NuScale on financial hot seat
The US Department Of Energy’s (DOE) poster child for new Small Modular Reactors (SMR), NuScale Corporation, is on the financial hot seat following a report issued by Iceberg Research on NuScale’s announcement that it has cut a deal for 24 units of its latest but still uncertified 77-megawatt pressurized water reactor design. Iceberg Research is alleging that NuScale has contracted with an alleged “phony client”, Standard Power, another startup limited liability corporation merging industrial scale cryptocurrency and nuclear power that has “zero chance of being executed.”
Iceberg Research is a recognized investments investigator who describes it’s goal as “Revealing financial manipulation and accounting frauds.” This investigation could very well send a shock wave through the entire new reactor sector as legal investigations are being launched on behalf of NuScale investors. NuScale Corp went public on the New York Stock Exchange on May 2, 2022 under the ticker “NYSE: SMR.” Since then, its value has plummeted by more than 75% from a 2022 high point.
On October 6, 2023, NuScale announced a new reactor deal that Iceberg Research in turn labelled a “delusional contract” for a $37 billion purchase for 1,848 MW electric of new reactors for one end user, Standard Power, a US startup cryptocurrency data miner looking to develop projects in Ohio and Pennsylvania. Iceberg Research’s report lists Standard Power as having 30 employees and flagged the company’s management with warnings “investors beware.”
Standard Power’s CEO Maxim Sereshin is identified with an outstanding $54 million tax warrant in the State of New York indicating the failure iof his firm (Aurelian Global Holdings) to fulfill its tax obligations. The company’s former Managing Director Adam Swickle, a former CEO of United Currency Group, from May 2001 to December 2002, conducted a fraudulent offering of securities based on misleading information. He further lied to an FBI agent posing as an investor. The legal judgement against him ordered Swickle to pay back $483,989, plus $107,842 in interest, and a $120,000 fine. But Iceberg Research further disclosed that Swickle has a history of not paying previous court-ordered judgements. Iceberg Research also reports that Standard Power’s Chairman of the Board, Douglas Wurth is also the Chair of a diagnostics/medical device company, Bluejay Diagnostics. The report points out that Bluejay Diagnostics’ “financials are dismal”, further noting that its Certified Public Accountant, the Boston-based Wolf and Company, in its 2022 audit had found that company’s “ability to continue as a going concern.”
NuScale’s other commercial partner Entra1 in the Standard Power reactor enterprise would develop, manage, own, and operate the NuScale SMRs with Standard Power being the end-user as the blockchain datacenter service provider. Iceberg Research traced Entra1, a Delaware-based to connections to Fluor Corporation, a leading US nuclear weapons manufacturer and NuScale controlling investor.

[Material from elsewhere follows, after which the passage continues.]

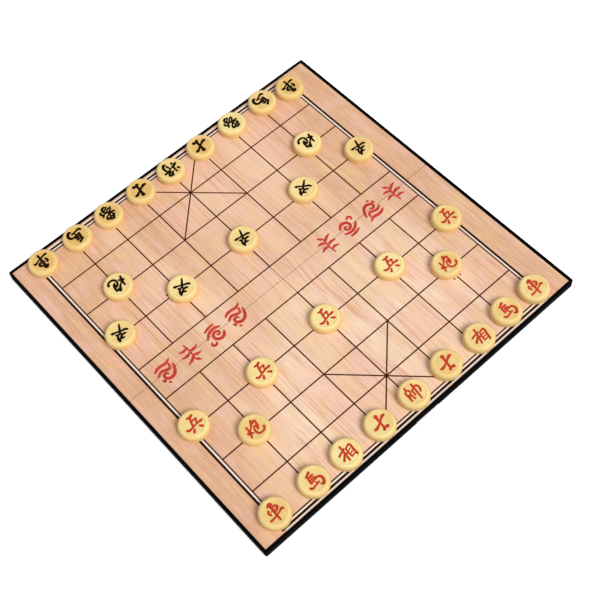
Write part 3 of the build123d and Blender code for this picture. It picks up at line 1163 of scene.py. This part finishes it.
@dataclass
class BoardPrint:
    """Ink on one half's film: border, grid, palace, point marks and river ornaments."""

    side: Side
    finishes: Finishes
    files: int = 9
    ranks: int = 10
    palace_files: tuple[int, int] = (3, 5)
    palace_ranks: int = 2
    cannon_file: int = 1
    cannon_rank: int = 2
    soldier_rank: int = 3
    soldier_step: int = 2
    side_margin: float = 29.2 * MM
    end_margin: float = 9.35 * MM
    shift_x: float = -3.1 * MM
    shift_y: float = -0.7 * MM
    line: float = 1.3 * MM
    river_line: float = 0.5 * MM
    inner_border: float = 1.25 * MM
    outer_border: float = 2.1 * MM
    end_strip: float = 1.9 * MM
    border_gap: float = 3.3 * MM
    mark_gap: float = 3.6 * MM
    mark_length: float = 8.2 * MM
    ink_height: float = 0.02 * MM
    ornament_size: float = 23.0 * MM
    ornament_thickness: float = 0.03
    ornament_files: tuple[float, ...] = (0.45, 1.15, 1.87, 2.56, 5.42, 6.13, 6.87, 7.6)
    ornaments: tuple[Motif, ...] = (Motif.WAVE, Motif.BAMBOO, Motif.CLOUD)
    cut_distance: float = 1e-7

    def __post_init__(self) -> None:
        """Take the case's and the film's places from the CAD nodes, and find this half's ranks."""
        low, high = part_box(f"board_film_{self.side.colour}")
        self.surface = high.z
        self.near = low.y if self.side.way > 0 else high.y
        case_low, case_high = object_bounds()
        self.last_file, self.last_rank = self.files - 1, self.ranks - 1
        self.file_pitch = (case_high.x - case_low.x - 2 * self.side_margin) / self.last_file
        self.rank_pitch = (case_high.y - case_low.y - 2 * self.end_margin) / self.last_rank
        half = self.ranks // 2
        black_ranks, red_ranks = (0, half - 1), (self.last_rank, half)
        self.end_rank, self.river_rank = black_ranks if self.side is Side.BLACK else red_ranks

    def _x(self, file: float) -> float:
        """X of a file."""
        return self.shift_x + (file - self.last_file / 2) * self.file_pitch

    def _y(self, rank: float) -> float:
        """Y of a rank."""
        return self.shift_y + (self.last_rank / 2 - rank) * self.rank_pitch

    def _inward(self, ranks: int) -> int:
        """Rank that lies so many ranks in from the player's end."""
        return self.end_rank + int(self.side.way) * ranks

    def _bar(self, build: bmesh.types.BMesh, start: Point, end: Point, width: float,
             coat: Coat = Coat.FILE) -> None:
        """Add one printed line as a thin bar.

        Args:
            build: Bmesh that the bar joins.
            start: One end.
            end: The other end.
            width: Width of the line.
            coat: Which print it is, for its height.
        """
        run = Vector((end[0] - start[0], end[1] - start[1]))
        middle = Vector(((start[0] + end[0]) / 2, (start[1] + end[1]) / 2, self.surface))
        turn = Matrix.Rotation(math.atan2(run.y, run.x), 4, "Z")
        size = Matrix.Diagonal((run.length, width, 2 * self.ink_height * coat.value, 1))
        bmesh.ops.create_cube(build, size=1, matrix=Matrix.Translation(middle) @ turn @ size)

    def _grid(self, build: bmesh.types.BMesh) -> None:
        """Files, ranks, palace and the thin file across the river.

        Args:
            build: Bmesh that the bars join.
        """
        first, last = sorted((self.end_rank, self.river_rank))
        for file in range(1, self.last_file):
            self._bar(build, (self._x(file), self._y(first)), (self._x(file), self._y(last)), self.line)
        for rank in range(first, last + 1):
            if rank != self.end_rank:
                row = self._y(rank)
                self._bar(build, (self._x(0), row), (self._x(self.last_file), row), self.line, Coat.RANK)
        palace = sorted((self.end_rank, self._inward(self.palace_ranks)))
        for left, right in (self.palace_files, self.palace_files[::-1]):
            start, end = (self._x(left), self._y(palace[0])), (self._x(right), self._y(palace[1]))
            self._bar(build, start, end, self.line, Coat.PALACE)
        middle = self._x(self.last_file / 2)
        self._bar(build, (middle, self._y(self.river_rank)), (middle, self.near), self.river_line)

    def _border(self, build: bmesh.types.BMesh) -> None:
        """Thin inner and thick outer frame, open along the fold.

        Args:
            build: Bmesh that the bars join.
        """
        for width, offset in ((self.inner_border, 0.0), (self.outer_border, self.border_gap)):
            left, right = self._x(0) - offset, self._x(self.last_file) + offset
            far = self._y(self.end_rank) + self.side.way * offset
            overlap = width / 2
            self._bar(build, (left - overlap, far), (right + overlap, far), width, Coat.END_FRAME)
            for file_x in (left, right):
                self._bar(build, (file_x, far), (file_x, self.near), width, Coat.SIDE_FRAME)

    def _pale_strip(self, build: bmesh.types.BMesh) -> None:
        """Pale strip between the two frames, and one outside them at the far end.

        Args:
            build: Bmesh that the bars join.
        """
        middle = self.border_gap / 2
        far = self._y(self.end_rank) + self.side.way * middle
        left, right = self._x(0) - middle, self._x(self.last_file) + middle
        self._bar(build, (left, far), (right, far), self.border_gap, Coat.END_STRIP)
        for file_x in (left, right):
            self._bar(build, (file_x, far), (file_x, self.near), self.border_gap, Coat.SIDE_STRIP)
        outside = far + self.side.way * (self.border_gap + self.outer_border + self.end_strip) / 2
        self._bar(build, (left, outside), (right, outside), self.end_strip, Coat.OUTER_STRIP)

    def _points(self, build: bmesh.types.BMesh) -> None:
        """Corner marks round the points where cannons and soldiers start.

        Args:
            build: Bmesh that the bars join.
        """
        cannon_files = (self.cannon_file, self.last_file - self.cannon_file)
        points = [(file, self._inward(self.cannon_rank)) for file in cannon_files]
        soldier_files = range(0, self.files, self.soldier_step)
        points += [(file, self._inward(self.soldier_rank)) for file in soldier_files]
        reach = self.mark_length
        for file, rank in points:
            for right in (-1, 1):
                if not 0 <= file + right <= self.last_file:
                    continue
                for up in (-1, 1):
                    x, y = self._x(file) + right * self.mark_gap, self._y(rank) + up * self.mark_gap
                    self._bar(build, (x, y), (x + right * reach, y), self.line, Coat.MARK_ACROSS)
                    self._bar(build, (x, y), (x, y + up * reach), self.line, Coat.MARK_ALONG)

    def _ornament(self, motif: Motif, name: str, place: Matrix) -> bpy.types.Object:
        """Print one scroll across the fold and keep what lies on this half.

        Args:
            motif: Which scroll.
            name: Name of the piece.
            place: Middle and turn of the scroll.

        Returns:
            The part of it on this half.
        """
        brush = Brush(size=self.ornament_size, thickness=self.ornament_thickness)
        piece = brush.paint(name, motif.value, place, self.finishes.red_ink)
        build = bmesh.new()
        build.from_mesh(piece.data)
        cut = bmesh.ops.bisect_plane(
            build, geom=build.verts[:] + build.edges[:] + build.faces[:], dist=self.cut_distance,
            plane_co=(0, self.near, 0), plane_no=(0, self.side.way, 0), clear_inner=True,
        )
        open_edges = [item for item in cut["geom_cut"] if isinstance(item, bmesh.types.BMEdge)]
        bmesh.ops.holes_fill(build, edges=open_edges)
        build.to_mesh(piece.data)
        build.free()
        return piece

    def _ornaments(self) -> list[bpy.types.Object]:
        """Red scrolls in the river.

        Returns:
            This half's share of each.
        """
        pieces = []
        for number, file in enumerate(self.ornament_files):
            motif = self.ornaments[number % len(self.ornaments)]
            facing = Side.BLACK.facing if file < self.last_file / 2 else Side.RED.facing
            turn = Matrix.Rotation(math.radians(facing), 4, "Z")
            spot = Vector((self._x(file), self._y(self.last_rank / 2), self.surface))
            name = f"river_scroll_{number}_{self.side.colour}"
            pieces.append(self._ornament(motif, name, Matrix.Translation(spot) @ turn))
        return pieces

    def make(self) -> list[bpy.types.Object]:
        """Build the prints of this half.

        Returns:
            The pieces.
        """
        pieces = []
        for name, draw, material in (
            ("lines", self._grid, self.finishes.ink),
            ("border", self._border, self.finishes.border_ink),
            ("point_marks", self._points, self.finishes.ink),
            ("pale_strip", self._pale_strip, self.finishes.pale_ink),
        ):
            build = bmesh.new()
            draw(build)
            pieces.append(finish_mesh(f"print_{name}_{self.side.colour}", build, material))
        pieces += self._ornaments()
        for piece in pieces:
            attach(piece, self.side.body)
        return pieces


# ------------------------------------------------------------------ the case


@dataclass
class CaseHalf:
    """One half of the case: shell, film, steel, liner, feet and closing magnets."""

    side: Side
    finishes: Finishes

    def make(self) -> list[bpy.types.Object]:
        """Dress this half's nodes.

        Returns:
            The pieces.
        """
        dress = {
            "case_shell": self.finishes.case,
            "board_film": self.finishes.wood,
            "steel_sheet": self.finishes.tin,
            "liner": self.finishes.foam,
            "foot_pads": self.finishes.rubber,
            "closure_magnets": self.finishes.nickel,
        }
        return [merged_copy(f"{name}_{self.side.colour}", material, self.side.body)
                for name, material in dress.items()]


@dataclass
class HingePins:
    """The two steel pins of the fold."""

    finishes: Finishes

    def make(self) -> list[bpy.types.Object]:
        """Dress the pins and return them as one piece."""
        return [merged_copy("hinge_pins", self.finishes.rod, Side.RED.body)]


# ------------------------------------------------------------------ the studio


@dataclass
class Studio:
    """White floor, soft light and the camera."""

    camera_place: tuple[float, float, float] = (-0.30668, -0.43668, 0.89321)
    camera_turn: tuple[float, float, float] = (29.9727, 3.5337, -41.8572)
    lens: float = 70.30
    sky: float = 0.44
    key: float = 2.4
    key_from: tuple[float, float, float] = (0.10, -0.80, 0.95)
    key_spread: float = 30.0
    floor_half: float = 4.0
    floor_white: float = 0.98
    floor_roughness: float = 0.9
    floor_specular: float = 0.1
    floor_glow: float = 0.45

    def _camera(self) -> None:
        """Place the camera."""
        data = bpy.data.cameras.new("camera")
        data.sensor_fit = "HORIZONTAL"
        data.lens = self.lens
        camera = bpy.data.objects.new("camera", data)
        turn = [math.radians(angle) for angle in self.camera_turn]
        camera.matrix_world = Matrix.Translation(self.camera_place) @ Euler(turn).to_matrix().to_4x4()
        bpy.context.scene.collection.objects.link(camera)
        bpy.context.scene.camera = camera

    @staticmethod
    def _seen(tree: Tree) -> Socket:
        """Whether a ray comes from the camera, straight, mirrored or through glass.

        Args:
            tree: Tree of the material or the world.

        Returns:
            One where it does, and zero elsewhere.
        """
        path = tree.node("ShaderNodeLightPath").outputs
        mirrored = tree.math("MAXIMUM", path["Is Glossy Ray"], path["Is Transmission Ray"])
        return tree.math("MAXIMUM", path["Is Camera Ray"], mirrored)

    def _light(self) -> None:
        """Soft sky all round and one broad key from the front."""
        lamp = bpy.data.lights.new("key", "SUN")
        lamp.energy = self.key
        lamp.angle = math.radians(self.key_spread)
        key = bpy.data.objects.new("key", lamp)
        key.rotation_mode = "QUATERNION"
        key.rotation_quaternion = Vector(self.key_from).to_track_quat("Z", "Y")
        bpy.context.scene.collection.objects.link(key)
        world = bpy.data.worlds.new("studio")
        world.use_nodes = True
        tree = Tree(world.node_tree)
        strength = tree.remap(self._seen(tree), 0.0, 1.0, self.sky, 1.0)
        background = world.node_tree.nodes["Background"]
        background.inputs["Color"].default_value = WHITE
        world.node_tree.links.new(strength, background.inputs["Strength"])
        bpy.context.scene.world = world

    def _floor(self) -> None:
        """Lay the white floor, seen only from above, which glows outside the case's footprint."""
        material, tree, shader = start_material(
            "floor",
            {"Base Color": (self.floor_white,) * 3 + (1,), "Roughness": self.floor_roughness,
             "Specular IOR Level": self.floor_specular, "Emission Strength": self.floor_glow},
        )
        link = tree.tree.links.new
        above = tree.math("SUBTRACT", 1.0, tree.node("ShaderNodeNewGeometry").outputs["Backfacing"])
        link(tree.math("MULTIPLY", self._seen(tree), above), shader.inputs["Alpha"])
        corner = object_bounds()[1]
        x, y, _ = tree.axes()
        beside = tree.math("GREATER_THAN", tree.math("ABSOLUTE", x), corner.x)
        beyond = tree.math("GREATER_THAN", tree.math("ABSOLUTE", y), corner.y)
        outside = tree.math("MAXIMUM", beside, beyond)
        link(tree.mix(outside, NO_LIGHT, WHITE), shader.inputs["Emission Color"])
        build = bmesh.new()
        bmesh.ops.create_grid(build, x_segments=1, y_segments=1, size=self.floor_half)
        finish_mesh("floor", build, material)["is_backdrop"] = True

    def make(self) -> None:
        """Set up the studio."""
        self._camera()
        self._light()
        self._floor()
        bpy.context.scene.view_settings.view_transform = "Standard"


def report(assembly: str, pieces: list[bpy.types.Object]) -> None:
    """Log each piece of a sub-assembly."""
    for piece in pieces:
        LOG.info("%s: %s", assembly, piece.name)


def main() -> None:
    """Build everything in order and report it."""
    logging.basicConfig(level=logging.INFO, format="%(name)s: %(message)s")
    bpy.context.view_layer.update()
    finishes = Finishes()
    Studio().make()
    for side in Side:
        report("case half", CaseHalf(side, finishes).make())
        report("board print", BoardPrint(side, finishes).make())
    report("hinge", HingePins(finishes).make())
    report("discs", DiscSet(finishes).make())


if __name__ == "__main__":
    main()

The NuScale’s “delusional” deal with Standard Power is not its only concern for its shaky financials that could shape up to be atomic power’s next collapse of its house-of-cards. Iceberg Research also describes that NuScale’s has walked itself out onto a plank with its first and only other US reactor power agreement for a site courtesy of the federal government’s Idaho National Laboratory to construct six more of these 77 MWe mirage units for a 462 MWe deal with the Utah Associated Municipal Power Systems (“UAMPS”). UAMPS is a western states consortium that supplies wholesale electricity to around 50 western municipalities. NuScale is having trouble holding the consortium’s power purchase agreement together following a number of municipal power defections, the latest choosing to turn instead to solar power and storage development. As of March 2023, NuScale subscriptions for power purchased have fallen to 27 cities representing around 26% of the projected output. Time is running out for NuScale to meet its contractual agreement with UAMPS subscribers to keep the project’s Levelized Cost of Energy (LCOE) to under $89/MWh and develop a strong power subscription of 80% by February 2024. After that the consortium could exercise its option to pull the plug. But again, by last accounts, NuScale is nowhere near the 80% subscription rate (370 MWe) with only 116 of the proposed 462 MWe.
The Iceberg Research report concludes its assessment of the NuScale and Standard Power venture for the world’s presently largest SMR project with “Taking these factors into consideration, it appears that Standard Power does not have the balance sheet to support this contract, both in the present and in the future.”
Their report further concludes, “NuScale’s delusional contract with Standard Power seems more like an act of desperation to shore up investor confidence, rather than a strategic move. The company is struggling and we believe its equity has little to no value without government support. Even if that support continues, the DOE’s usual policy is that costs have to be shared with the private sector, meaning that existing shareholders will be diluted.”
Not surprisingly, on October 24, 2023, NuScale replied to the Iceberg Research report as “inaccurate.”